*What this task involves:*
In the entries below, count every line containing "each". Return the number and nothing else.

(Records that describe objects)
------
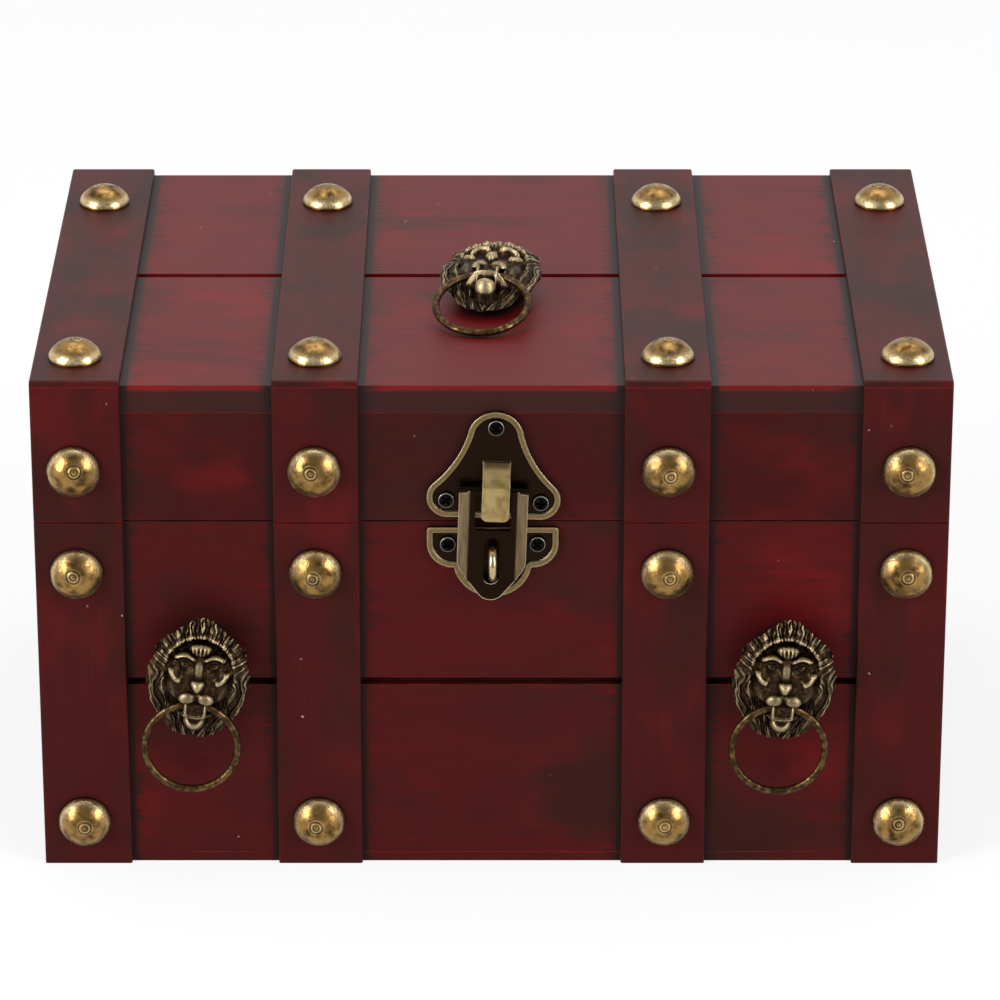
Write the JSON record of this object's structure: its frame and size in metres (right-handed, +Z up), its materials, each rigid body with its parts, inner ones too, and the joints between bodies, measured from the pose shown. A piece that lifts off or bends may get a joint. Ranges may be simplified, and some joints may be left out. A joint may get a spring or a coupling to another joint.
{
  "type": "treasure chest box",
  "caption": "Small flat-lidded wooden treasure chest with nailed straps, lion head ring pulls, a swinging hasp flap over a staple, and a lid on butt hinges.",
  "frame": {"origin": "middle of the flat underside", "axes": "+X along the front to the viewer's right, +Y from the front to the back, +Z up; the hasp and two of the lion heads face -Y"},
  "size_m": [0.22, 0.1653, 0.1384],
  "materials": {
    "stained_planks": "dark red stain under a black wash, satin",
    "stained_straps": "dark red stain with worn bright edges, satin",
    "antique_brass_studs": "antiqued, mottled",
    "cast_lion_bronze": "cast, darkened, worn bright on the high places",
    "ring_wire": "antiqued, polished by use",
    "hasp_sheet": "pressed sheet, blackened with worn rims",
    "staple_wire": "antiqued wire",
    "plated_screws": "dark plated",
    "hinge_steel": "antique plated"
  },
  "bodies": {
    "body": {"body_front_board": "stained_planks", "body_back_board": "stained_planks", "body_left_board": "stained_planks", "body_right_board": "stained_planks", "body_bottom_board": "stained_planks", "body_front_strap_left_end": "stained_straps", "body_front_strap_left_inner": "stained_straps", "body_front_strap_right_inner": "stained_straps", "body_front_strap_right_end": "stained_straps", "body_back_strap_left_end": "stained_straps", "body_back_strap_left_inner": "stained_straps", "body_back_strap_right_inner": "stained_straps", "body_back_strap_right_end": "stained_straps", "body_front_studs": "antique_brass_studs", "body_back_studs": "antique_brass_studs", "lion_head_left": "cast_lion_bronze", "lion_head_right": "cast_lion_bronze", "body_lion_screws": "plated_screws", "hasp_lower_plate": "hasp_sheet", "hasp_staple": "staple_wire", "body_hasp_screws": "plated_screws", "hinge_left_body_leaf": "hinge_steel", "hinge_left_pin": "hinge_steel", "hinge_right_body_leaf": "hinge_steel", "hinge_right_pin": "hinge_steel", "body_hinge_screws": "plated_screws"},
    "lid": {"lid_front_board": "stained_planks", "lid_back_board": "stained_planks", "lid_left_board": "stained_planks", "lid_right_board": "stained_planks", "lid_top_board": "stained_planks", "lid_front_strap_left_end": "stained_straps", "lid_front_strap_left_inner": "stained_straps", "lid_front_strap_right_inner": "stained_straps", "lid_front_strap_right_end": "stained_straps", "lid_back_strap_left_end": "stained_straps", "lid_back_strap_left_inner": "stained_straps", "lid_back_strap_right_inner": "stained_straps", "lid_back_strap_right_end": "stained_straps", "lid_top_strap_left_end": "stained_straps", "lid_top_strap_left_inner": "stained_straps", "lid_top_strap_right_inner": "stained_straps", "lid_top_strap_right_end": "stained_straps", "lid_front_studs": "antique_brass_studs", "lid_back_studs": "antique_brass_studs", "lid_top_studs": "antique_brass_studs", "lion_head_lid": "cast_lion_bronze", "lid_lion_screw": "plated_screws", "hasp_upper_plate": "hasp_sheet", "lid_hasp_screws": "plated_screws", "hinge_left_lid_leaf": "hinge_steel", "hinge_right_lid_leaf": "hinge_steel", "lid_hinge_screws": "plated_screws"},
    "hasp_flap": {"hasp_flap": "hasp_sheet"},
    "ring_left": {"pull_ring_left": "ring_wire"},
    "ring_right": {"pull_ring_right": "ring_wire"},
    "ring_lid": {"pull_ring_lid": "ring_wire"}
  },
  "joints": [
    {"name": "lid_hinge", "type": "hinge", "parent": "body", "child": "lid", "pos_m": [0, 0.07555, 0.09145], "axis": [-1, 0, 0], "range_deg": [0, 130]},
    {"name": "hasp_flap_hinge", "type": "hinge", "parent": "lid", "child": "hasp_flap", "pos_m": [0.00062, -0.0765, 0.10064], "axis": [-0.9994, 0, 0.0349], "range_deg": [0, 150]},
    {"name": "left_ring_swing", "type": "hinge", "parent": "body", "child": "ring_left", "pos_m": [-0.07172, -0.0815, 0.04624], "axis": [-0.9936, 0, 0.1132], "range_deg": [-17, 110]},
    {"name": "right_ring_swing", "type": "hinge", "parent": "body", "child": "ring_right", "pos_m": [0.07055, -0.0815, 0.04562], "axis": [-0.9976, 0, 0.0698], "range_deg": [-17, 110]},
    {"name": "lid_ring_swing", "type": "hinge", "parent": "lid", "child": "ring_lid", "pos_m": [-0.00089, -0.02084, 0.1345], "axis": [-0.9903, 0.1392, 0], "range_deg": [0, 127]}
  ]
}
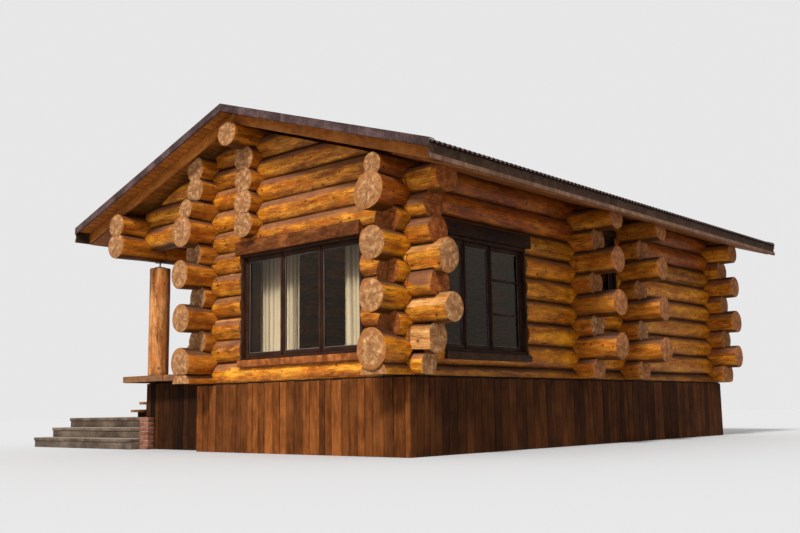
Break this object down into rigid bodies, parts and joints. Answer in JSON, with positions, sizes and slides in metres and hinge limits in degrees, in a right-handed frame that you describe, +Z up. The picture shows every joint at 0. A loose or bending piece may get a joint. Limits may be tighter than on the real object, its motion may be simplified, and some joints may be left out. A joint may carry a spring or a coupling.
{
  "type": "log cabin",
  "caption": "Cabin of round notched logs on a boarded skirt, with a low gable roof, three windows, a covered side veranda on posts and steps.",
  "frame": {"origin": "on the ground, under the middle of the cabin with its steps", "axes": "+Z up, +X to the right along the front gable wall, +Y from the front gable to the rear gable"},
  "size_m": [10.01, 10.41, 4.9343],
  "materials": {
    "stained_logs": "honey stain, weathered tops",
    "pale_logs": "yellow stain",
    "dark_trim": "dark brown stain",
    "skirt_boards": "red-brown stain",
    "orange_boards": "orange stain",
    "deck_planks": "weathered stain",
    "fascia_boards": "grey-brown stain",
    "floor_boards": "varnished",
    "roof_sheet": "ribbed bitumen sheet, matt",
    "roof_flashing": "brown, satin",
    "steel": "galvanized",
    "rail_paint": "white, satin",
    "window_glass": "clear",
    "curtain_cloth": "sheer, gathered",
    "concrete": "weathered concrete, rough",
    "brick": "red brick, rough"
  },
  "bodies": {
    "root": {"barge_boards": "orange_boards", "brick_pier": "brick", "curtain_rail": "rail_paint", "deck_bearers": "skirt_boards", "end_plinths": "skirt_boards", "entrance_door": "dark_trim", "entrance_frame": "dark_trim", "fascias": "fascia_boards", "front_curtains": "curtain_cloth", "front_wall_even_logs": "stained_logs", "front_wall_odd_logs": "stained_logs", "front_window_frame": "dark_trim", "hall_walls_even_logs": "stained_logs", "hall_walls_odd_logs": "stained_logs", "hall_window_frame": "dark_trim", "left_wall_even_logs": "stained_logs", "left_wall_odd_logs": "stained_logs", "lower_steps": "concrete", "post_jacks": "steel", "rafters": "orange_boards", "rake_caps": "roof_flashing", "rear_wall_even_logs": "stained_logs", "rear_wall_odd_logs": "stained_logs", "ridge_cap": "roof_flashing", "ridge_purlin": "stained_logs", "ridge_stack_even_logs": "stained_logs", "ridge_stack_odd_logs": "stained_logs", "right_wall_even_logs": "pale_logs", "right_wall_odd_logs": "pale_logs", "roof_sheathing": "orange_boards", "roof_sheets": "roof_sheet", "room_floors": "floor_boards", "side_plinths": "skirt_boards", "side_window_frame": "dark_trim", "soffits": "fascia_boards", "stair_stringers": "skirt_boards", "upper_treads": "deck_planks", "veranda_deck": "deck_planks", "veranda_end_skirts": "skirt_boards", "veranda_lower_beam": "stained_logs", "veranda_posts": "stained_logs", "veranda_side_skirt": "skirt_boards", "veranda_upper_beam": "stained_logs", "window_glass": "window_glass", "window_lintels": "dark_trim", "window_sills": "dark_trim"}
  },
  "joints": []
}
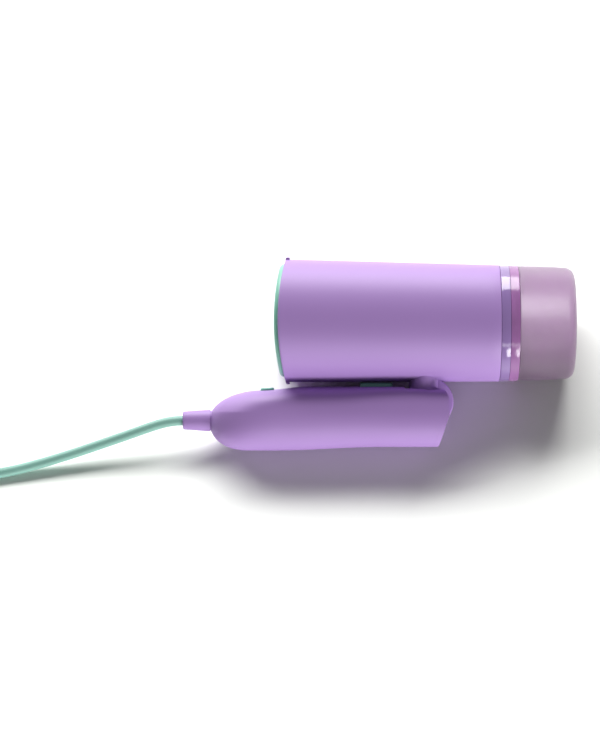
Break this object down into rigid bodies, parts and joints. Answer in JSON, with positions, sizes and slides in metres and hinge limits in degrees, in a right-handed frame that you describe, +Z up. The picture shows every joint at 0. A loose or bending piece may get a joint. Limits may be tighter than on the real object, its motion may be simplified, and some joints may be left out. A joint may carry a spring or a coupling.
{
  "type": "garment steamer",
  "caption": "Foldable hand-held garment steamer lying folded on its side: tapered tube head with vented face, tinted water tank behind, folding handle with trigger and button, mains cord.",
  "frame": {"origin": "on the surface that the steamer lies on, under the middle of its box without the cord", "axes": "+X along the head from the vented face to the tank, +Z up, +Y from the folded handle towards the head"},
  "size_m": [0.4501, 0.1594, 0.0736],
  "materials": {
    "lavender_plastic": "satin moulded ABS",
    "mint_plastic": "satin moulded ABS",
    "gloss_band": "high-gloss moulded ABS",
    "collar_tint": "tinted translucent polycarbonate",
    "smoke_tint": "smoky tinted translucent polycarbonate",
    "dark_plastic": "glass-filled nylon",
    "white_plastic": "moulded acetal",
    "steel": "bright zinc-plated steel",
    "cast_aluminium": "die-cast aluminium",
    "plated_brass": "nickel-plated brass",
    "black_rubber": "moulded rubber",
    "silicone": "translucent silicone rubber",
    "circuit_board": "glass-epoxy board with solder mask",
    "cord_jacket": "soft extruded PVC"
  },
  "bodies": {
    "handle": {"handle_left_shell": "lavender_plastic", "handle_right_shell": "lavender_plastic", "strain_relief": "lavender_plastic", "cord_clamp": "dark_plastic", "control_board": "circuit_board", "power_switch": "dark_plastic", "trigger_switch": "dark_plastic", "hinge_pin": "steel", "hinge_washer_left": "steel", "hinge_washer_right": "steel", "handle_screw_1": "steel", "handle_screw_2": "steel", "handle_screw_3": "steel", "cord_tube": "cord_jacket", "cord_coil": "cord_jacket", "cord_tail": "cord_jacket", "cord_tie": "black_rubber", "plug_body": "cord_jacket", "plug_pin_1": "plated_brass", "plug_pin_2": "plated_brass"},
    "head": {"head_shell": "lavender_plastic", "front_bezel": "mint_plastic", "steam_plate": "cast_aluminium", "plate_gasket": "silicone", "steam_chamber": "cast_aluminium", "heating_element": "steel", "thermostat": "steel", "thermal_fuse": "white_plastic", "heater_bulkhead": "dark_plastic", "pump": "dark_plastic", "pump_mount": "dark_plastic", "inlet_hose": "silicone", "outlet_hose": "silicone", "tank_socket": "dark_plastic", "socket_seal": "black_rubber", "trim_band": "gloss_band", "hinge_neck": "lavender_plastic", "neck_screw_1": "steel", "neck_screw_2": "steel", "neck_screw_3": "steel", "neck_screw_4": "steel"},
    "tank": {"tank_shell": "smoke_tint", "tank_collar": "collar_tint", "tank_gasket": "silicone", "filler_plug": "silicone", "tank_valve": "white_plastic", "suction_tube": "silicone"},
    "trigger": {"steam_trigger": "mint_plastic"},
    "button": {"power_button": "mint_plastic"}
  },
  "joints": [
    {"name": "fold_hinge", "type": "hinge", "parent": "handle", "child": "head", "pos_m": [0.0306, -0.02781, 0.02304], "axis": [0, 0.2817, -0.9595], "range_deg": [0, 105]},
    {"name": "tank_pull", "type": "slide", "parent": "head", "child": "tank", "axis": [1, 0, 0], "range_m": [0, 0.045]},
    {"name": "trigger_press", "type": "slide", "parent": "handle", "child": "trigger", "axis": [0, -0.9595, -0.2817], "range_m": [0, 0.0018], "stiffness_N_per_m": 800},
    {"name": "button_press", "type": "slide", "parent": "handle", "child": "button", "axis": [0, -0.9595, -0.2817], "range_m": [0, 0.0009], "stiffness_N_per_m": 1500}
  ]
}
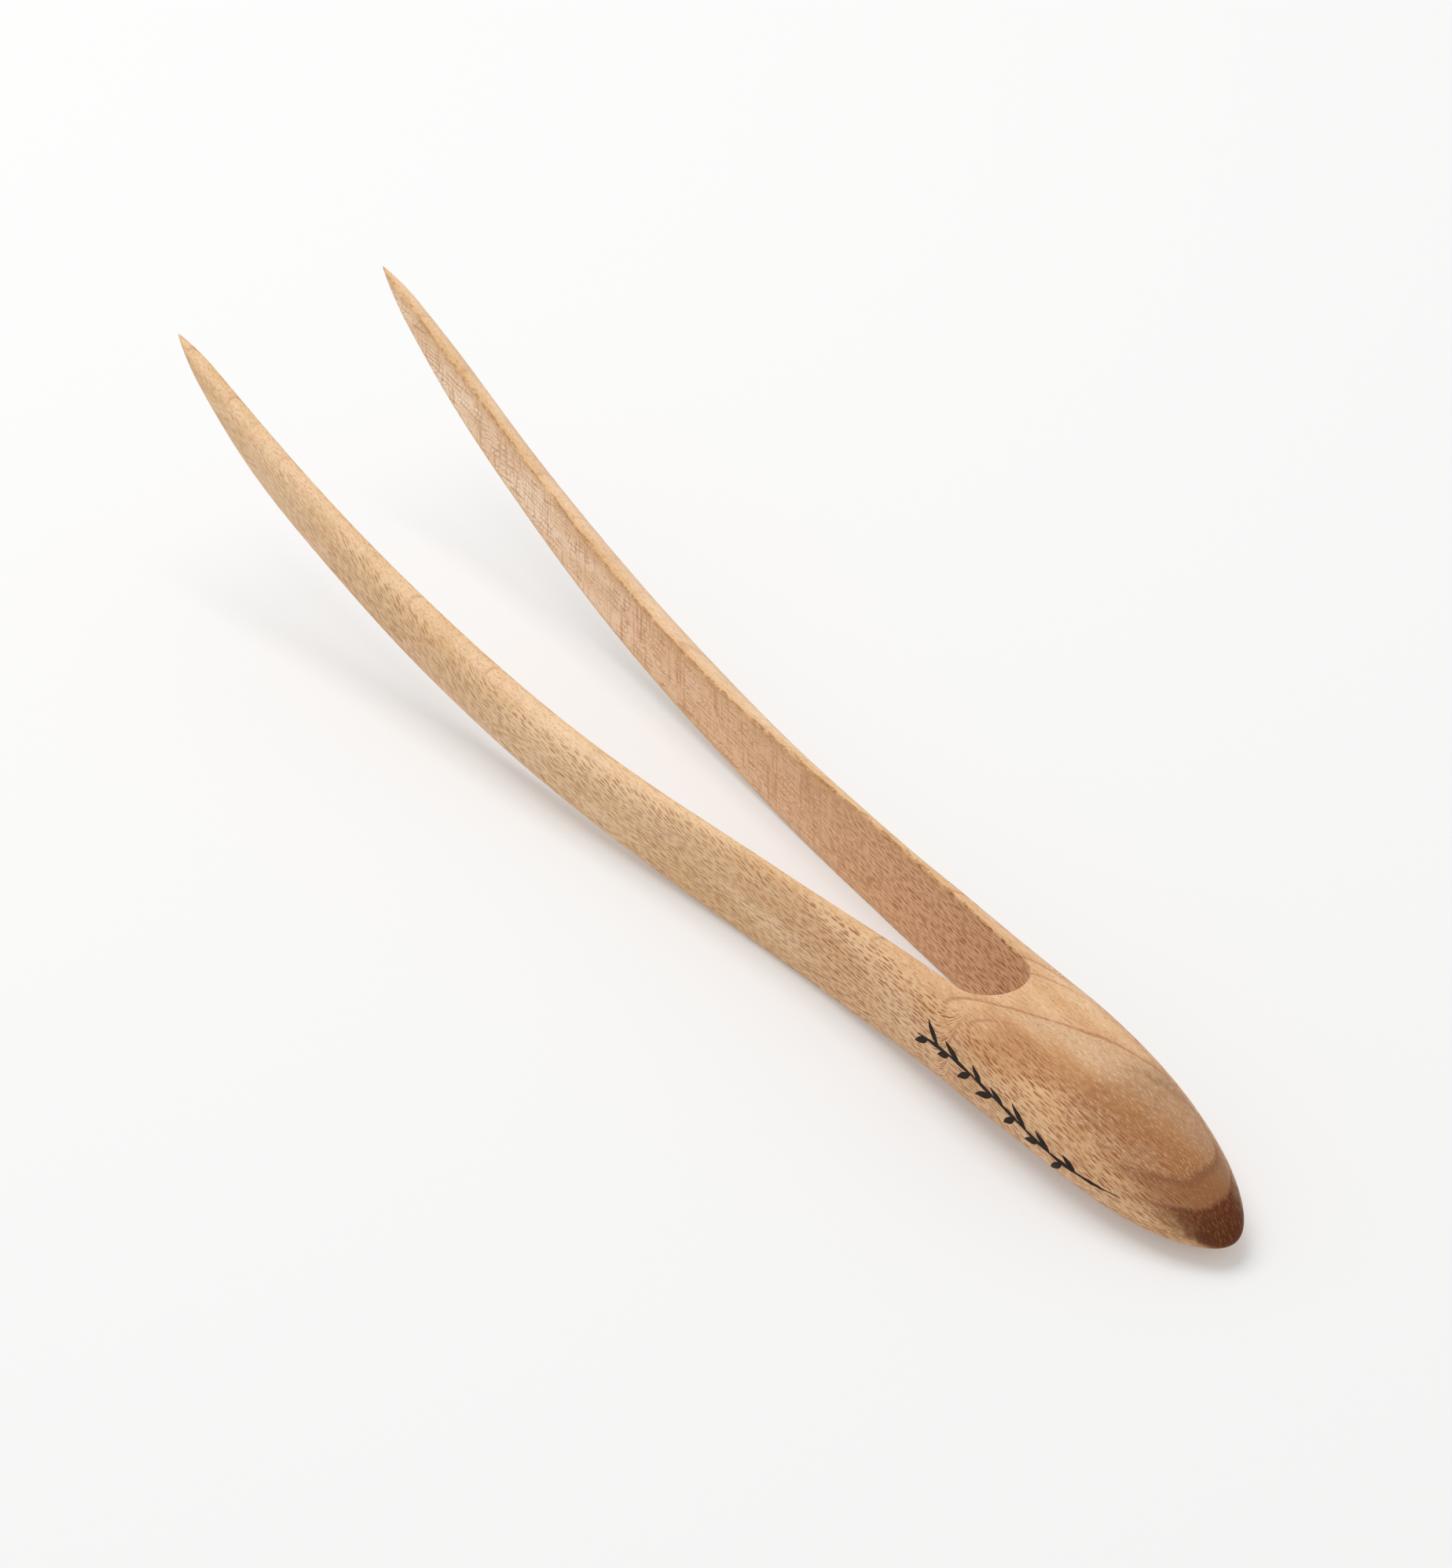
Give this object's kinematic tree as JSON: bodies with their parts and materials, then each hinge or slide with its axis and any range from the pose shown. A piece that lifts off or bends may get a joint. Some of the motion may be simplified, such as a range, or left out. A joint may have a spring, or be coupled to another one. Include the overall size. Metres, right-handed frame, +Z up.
------
*Solution for this task:*
2